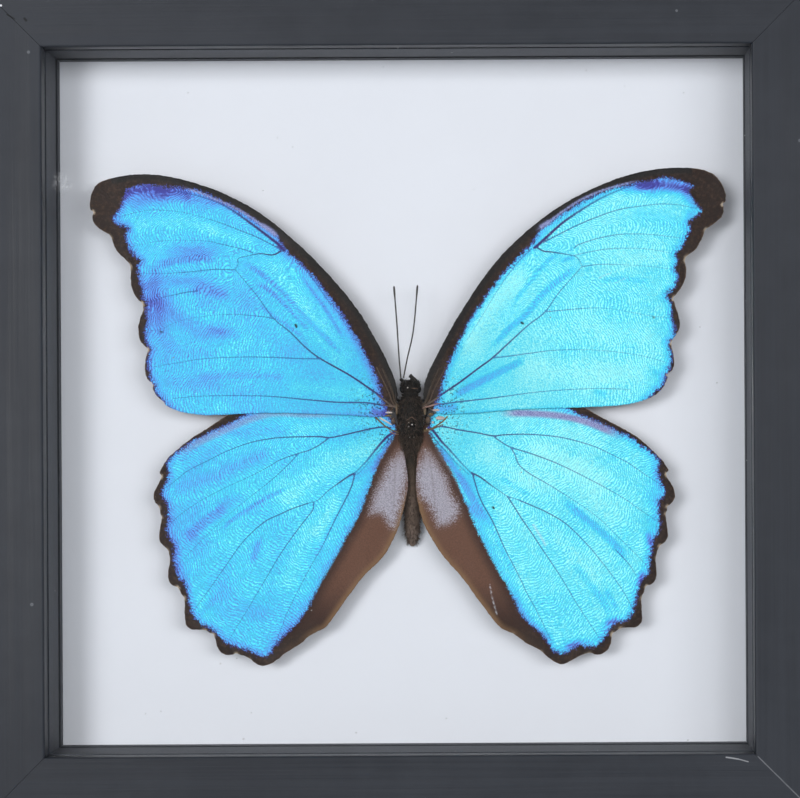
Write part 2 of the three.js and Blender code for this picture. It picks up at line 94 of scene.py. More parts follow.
class Shader:
    """A node tree being filled: each method adds one node and gives back its output."""

    def __init__(self, tree: bpy.types.NodeTree) -> None:
        """Takes the tree that the nodes go into."""
        self.tree = tree

    def node(self, kind: str, feeds: dict | None = None, **settings: object) -> bpy.types.Node:
        """Adds a node.

        Args:
            kind: The node's type without its ShaderNode prefix.
            feeds: Values or sockets for its inputs, by name or number.
            settings: Properties of the node itself.

        Returns:
            The new node.
        """
        made = self.tree.nodes.new("ShaderNode" + kind)
        for name, value in settings.items():
            setattr(made, name, value)
        for key, value in (feeds or {}).items():
            self.feed(made.inputs[key], value)
        return made

    def feed(self, socket: bpy.types.NodeSocket, value: object) -> None:
        """Links a socket to an input, or sets the input to a plain value."""
        if isinstance(value, bpy.types.NodeSocket):
            self.tree.links.new(value, socket)
        elif socket.type == "RGBA":
            socket.default_value = (*value, 1.0)[:4]
        else:
            socket.default_value = value

    def math(self, operation: str, a: object, b: object = 0.0, clamp: bool = False) -> bpy.types.NodeSocket:
        """Works out one sum of two values."""
        return self.node("Math", {0: a, 1: b}, operation=operation, use_clamp=clamp).outputs[0]

    def times(self, a: object, b: object) -> bpy.types.NodeSocket:
        """Multiplies two values."""
        return self.math("MULTIPLY", a, b)

    def plus(self, a: object, b: object) -> bpy.types.NodeSocket:
        """Adds two values."""
        return self.math("ADD", a, b)

    def minus(self, a: object, b: object) -> bpy.types.NodeSocket:
        """Takes one value from another."""
        return self.math("SUBTRACT", a, b)

    def swing(self, value: object, width: object) -> bpy.types.NodeSocket:
        """Turns a value from 0 to 1 into one that swings about zero, this far in all."""
        return self.times(self.minus(value, 0.5), width)

    def mix(self, amount: object, a: object, b: object, blend: str = "MIX") -> bpy.types.NodeSocket:
        """Mixes two colours."""
        made = self.node("Mix", {0: amount, 6: a, 7: b}, data_type="RGBA", blend_type=blend)
        return made.outputs[2]

    def remap(self, value: object, low: float, high: float, to_low: float = 0.0, to_high: float = 1.0,
              smooth: bool = True) -> bpy.types.NodeSocket:
        """Brings a value from one range to another, with soft or straight steps."""
        kind = "SMOOTHSTEP" if smooth else "LINEAR"
        feeds = {0: value, 1: low, 2: high, 3: to_low, 4: to_high}
        return self.node("MapRange", feeds, interpolation_type=kind).outputs[0]

    def here(self) -> bpy.types.NodeSocket:
        """Gives Object coordinates."""
        return self.node("TexCoord").outputs["Object"]

    def axis(self, vector: object, number: int) -> bpy.types.NodeSocket:
        """Gives one of a vector's three parts."""
        return self.node("SeparateXYZ", {0: vector}).outputs[number]

    def between(self, value: object, low: float, high: float, a: object, b: object) -> bpy.types.NodeSocket:
        """Goes from one colour to another while a value goes from low to high."""
        return self.mix(self.remap(value, low, high), a, b)

    def place(self, scale: Place = (1, 1, 1), move: Place = (0, 0, 0), turn: Place = (0, 0, 0),
              source: bpy.types.NodeSocket | None = None) -> bpy.types.NodeSocket:
        """Gives Object coordinates, or another vector, through a Mapping node."""
        start = source or self.here()
        return self.node("Mapping", {"Vector": start, "Scale": scale, "Location": move, "Rotation": turn}).outputs[0]

    def noise(self, vector: object, scale: float, detail: float = 2.0, roughness: float = 0.5,
              distortion: float = 0.0) -> bpy.types.NodeSocket:
        """Smooth noise from 0 to 1."""
        feeds = {"Vector": vector, "Scale": scale, "Detail": detail, "Roughness": roughness, "Distortion": distortion}
        return self.node("TexNoise", feeds).outputs[0]

    def attribute(self, name: str) -> bpy.types.NodeSocket:
        """Reads one of the piece's own attributes."""
        return self.node("Attribute", attribute_name=name).outputs["Fac"]

    def ramp(self, value: object, stops: list[tuple[float, Colour]]) -> bpy.types.NodeSocket:
        """Turns a value into a colour along a ramp of stops."""
        made = self.node("ValToRGB", {0: value})
        elements = made.color_ramp.elements
        while len(elements) < len(stops):
            elements.new(0.5)
        for element, (position, colour) in zip(elements, stops):
            element.position = position
            element.color = (*colour, 1.0)
        return made.outputs[0]

    def dress(self, shader: bpy.types.Node, colour: object, roughness: object, normal: object,
              specular: float = 0.5) -> None:
        """Feeds a Principled shader its colour, roughness, normal and specular level."""
        for name, value in (("Base Color", colour), ("Roughness", roughness), ("Normal", normal),
                            ("Specular IOR Level", specular)):
            self.feed(shader.inputs[name], value)

    def bump(self, height: object, strength: float, distance: float) -> bpy.types.NodeSocket:
        """A normal from a height."""
        return self.node("Bump", {"Height": height, "Strength": strength, "Distance": distance}).outputs[0]

    def group(self, tree: bpy.types.NodeTree, feeds: dict) -> bpy.types.Node:
        """Places a shared effect with its own values."""
        made = self.tree.nodes.new("ShaderNodeGroup")
        made.node_tree = tree
        for key, value in feeds.items():
            self.feed(made.inputs[key], value)
        return made


def new_effect(name: str, inputs: dict[str, object], outputs: list[str]) -> tuple[Shader, dict, bpy.types.Node]:
    """Starts a shared shader effect.

    Args:
        name: The group's name.
        inputs: Each input's name and starting value; None makes it a vector.
        outputs: The names of its value outputs.

    Returns:
        The builder, the group's inputs by name, and the node that takes its outputs.
    """
    tree = bpy.data.node_groups.new(name, "ShaderNodeTree")
    for label, value in inputs.items():
        kind = "NodeSocketVector" if value is None else "NodeSocketFloat"
        socket = tree.interface.new_socket(label, in_out="INPUT", socket_type=kind)
        if value is not None:
            socket.default_value = value
    for label in outputs:
        tree.interface.new_socket(label, in_out="OUTPUT", socket_type="NodeSocketFloat")
    build = Shader(tree)
    entry = tree.nodes.new("NodeGroupInput")
    leave = tree.nodes.new("NodeGroupOutput")
    return build, {label: entry.outputs[label] for label in inputs}, leave


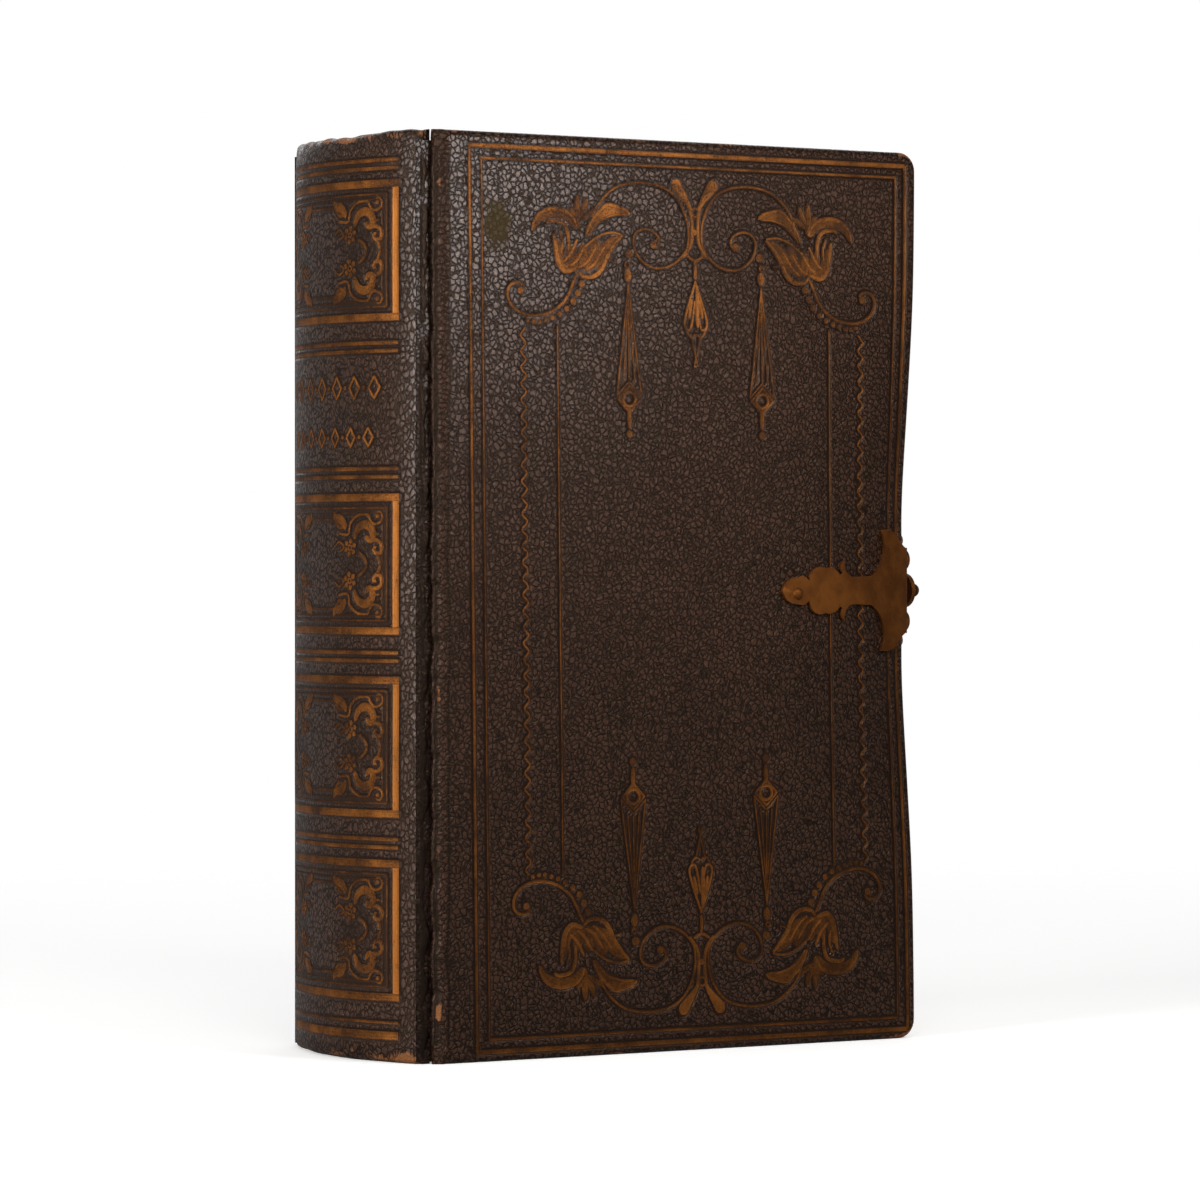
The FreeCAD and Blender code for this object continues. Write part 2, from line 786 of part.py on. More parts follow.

## Problem description
Repeat every line of the records above exactly.

## Complete output
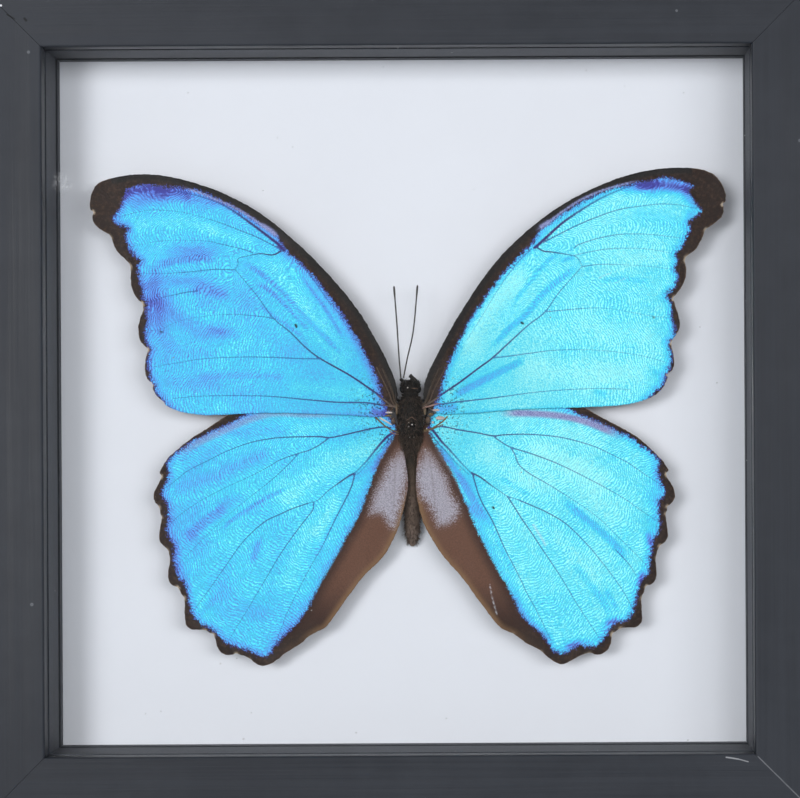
Write part 2 of the three.js and Blender code for this picture. It picks up at line 94 of scene.py. More parts follow.
class Shader:
    """A node tree being filled: each method adds one node and gives back its output."""

    def __init__(self, tree: bpy.types.NodeTree) -> None:
        """Takes the tree that the nodes go into."""
        self.tree = tree

    def node(self, kind: str, feeds: dict | None = None, **settings: object) -> bpy.types.Node:
        """Adds a node.

        Args:
            kind: The node's type without its ShaderNode prefix.
            feeds: Values or sockets for its inputs, by name or number.
            settings: Properties of the node itself.

        Returns:
            The new node.
        """
        made = self.tree.nodes.new("ShaderNode" + kind)
        for name, value in settings.items():
            setattr(made, name, value)
        for key, value in (feeds or {}).items():
            self.feed(made.inputs[key], value)
        return made

    def feed(self, socket: bpy.types.NodeSocket, value: object) -> None:
        """Links a socket to an input, or sets the input to a plain value."""
        if isinstance(value, bpy.types.NodeSocket):
            self.tree.links.new(value, socket)
        elif socket.type == "RGBA":
            socket.default_value = (*value, 1.0)[:4]
        else:
            socket.default_value = value

    def math(self, operation: str, a: object, b: object = 0.0, clamp: bool = False) -> bpy.types.NodeSocket:
        """Works out one sum of two values."""
        return self.node("Math", {0: a, 1: b}, operation=operation, use_clamp=clamp).outputs[0]

    def times(self, a: object, b: object) -> bpy.types.NodeSocket:
        """Multiplies two values."""
        return self.math("MULTIPLY", a, b)

    def plus(self, a: object, b: object) -> bpy.types.NodeSocket:
        """Adds two values."""
        return self.math("ADD", a, b)

    def minus(self, a: object, b: object) -> bpy.types.NodeSocket:
        """Takes one value from another."""
        return self.math("SUBTRACT", a, b)

    def swing(self, value: object, width: object) -> bpy.types.NodeSocket:
        """Turns a value from 0 to 1 into one that swings about zero, this far in all."""
        return self.times(self.minus(value, 0.5), width)

    def mix(self, amount: object, a: object, b: object, blend: str = "MIX") -> bpy.types.NodeSocket:
        """Mixes two colours."""
        made = self.node("Mix", {0: amount, 6: a, 7: b}, data_type="RGBA", blend_type=blend)
        return made.outputs[2]

    def remap(self, value: object, low: float, high: float, to_low: float = 0.0, to_high: float = 1.0,
              smooth: bool = True) -> bpy.types.NodeSocket:
        """Brings a value from one range to another, with soft or straight steps."""
        kind = "SMOOTHSTEP" if smooth else "LINEAR"
        feeds = {0: value, 1: low, 2: high, 3: to_low, 4: to_high}
        return self.node("MapRange", feeds, interpolation_type=kind).outputs[0]

    def here(self) -> bpy.types.NodeSocket:
        """Gives Object coordinates."""
        return self.node("TexCoord").outputs["Object"]

    def axis(self, vector: object, number: int) -> bpy.types.NodeSocket:
        """Gives one of a vector's three parts."""
        return self.node("SeparateXYZ", {0: vector}).outputs[number]

    def between(self, value: object, low: float, high: float, a: object, b: object) -> bpy.types.NodeSocket:
        """Goes from one colour to another while a value goes from low to high."""
        return self.mix(self.remap(value, low, high), a, b)

    def place(self, scale: Place = (1, 1, 1), move: Place = (0, 0, 0), turn: Place = (0, 0, 0),
              source: bpy.types.NodeSocket | None = None) -> bpy.types.NodeSocket:
        """Gives Object coordinates, or another vector, through a Mapping node."""
        start = source or self.here()
        return self.node("Mapping", {"Vector": start, "Scale": scale, "Location": move, "Rotation": turn}).outputs[0]

    def noise(self, vector: object, scale: float, detail: float = 2.0, roughness: float = 0.5,
              distortion: float = 0.0) -> bpy.types.NodeSocket:
        """Smooth noise from 0 to 1."""
        feeds = {"Vector": vector, "Scale": scale, "Detail": detail, "Roughness": roughness, "Distortion": distortion}
        return self.node("TexNoise", feeds).outputs[0]

    def attribute(self, name: str) -> bpy.types.NodeSocket:
        """Reads one of the piece's own attributes."""
        return self.node("Attribute", attribute_name=name).outputs["Fac"]

    def ramp(self, value: object, stops: list[tuple[float, Colour]]) -> bpy.types.NodeSocket:
        """Turns a value into a colour along a ramp of stops."""
        made = self.node("ValToRGB", {0: value})
        elements = made.color_ramp.elements
        while len(elements) < len(stops):
            elements.new(0.5)
        for element, (position, colour) in zip(elements, stops):
            element.position = position
            element.color = (*colour, 1.0)
        return made.outputs[0]

    def dress(self, shader: bpy.types.Node, colour: object, roughness: object, normal: object,
              specular: float = 0.5) -> None:
        """Feeds a Principled shader its colour, roughness, normal and specular level."""
        for name, value in (("Base Color", colour), ("Roughness", roughness), ("Normal", normal),
                            ("Specular IOR Level", specular)):
            self.feed(shader.inputs[name], value)

    def bump(self, height: object, strength: float, distance: float) -> bpy.types.NodeSocket:
        """A normal from a height."""
        return self.node("Bump", {"Height": height, "Strength": strength, "Distance": distance}).outputs[0]

    def group(self, tree: bpy.types.NodeTree, feeds: dict) -> bpy.types.Node:
        """Places a shared effect with its own values."""
        made = self.tree.nodes.new("ShaderNodeGroup")
        made.node_tree = tree
        for key, value in feeds.items():
            self.feed(made.inputs[key], value)
        return made


def new_effect(name: str, inputs: dict[str, object], outputs: list[str]) -> tuple[Shader, dict, bpy.types.Node]:
    """Starts a shared shader effect.

    Args:
        name: The group's name.
        inputs: Each input's name and starting value; None makes it a vector.
        outputs: The names of its value outputs.

    Returns:
        The builder, the group's inputs by name, and the node that takes its outputs.
    """
    tree = bpy.data.node_groups.new(name, "ShaderNodeTree")
    for label, value in inputs.items():
        kind = "NodeSocketVector" if value is None else "NodeSocketFloat"
        socket = tree.interface.new_socket(label, in_out="INPUT", socket_type=kind)
        if value is not None:
            socket.default_value = value
    for label in outputs:
        tree.interface.new_socket(label, in_out="OUTPUT", socket_type="NodeSocketFloat")
    build = Shader(tree)
    entry = tree.nodes.new("NodeGroupInput")
    leave = tree.nodes.new("NodeGroupOutput")
    return build, {label: entry.outputs[label] for label in inputs}, leave


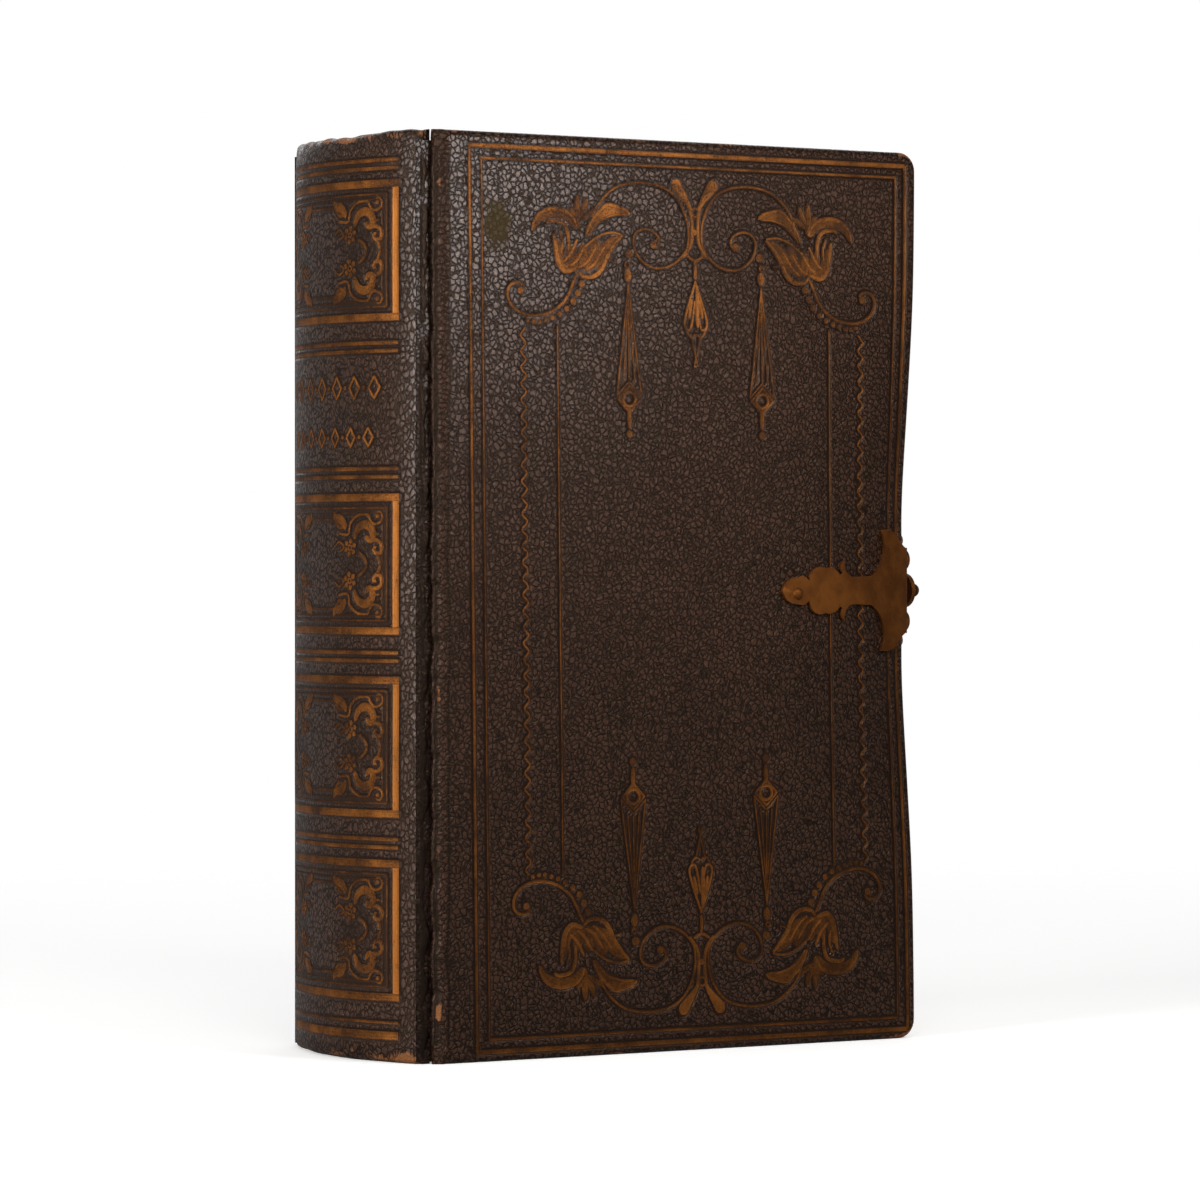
The FreeCAD and Blender code for this object continues. Write part 2, from line 786 of part.py on. More parts follow.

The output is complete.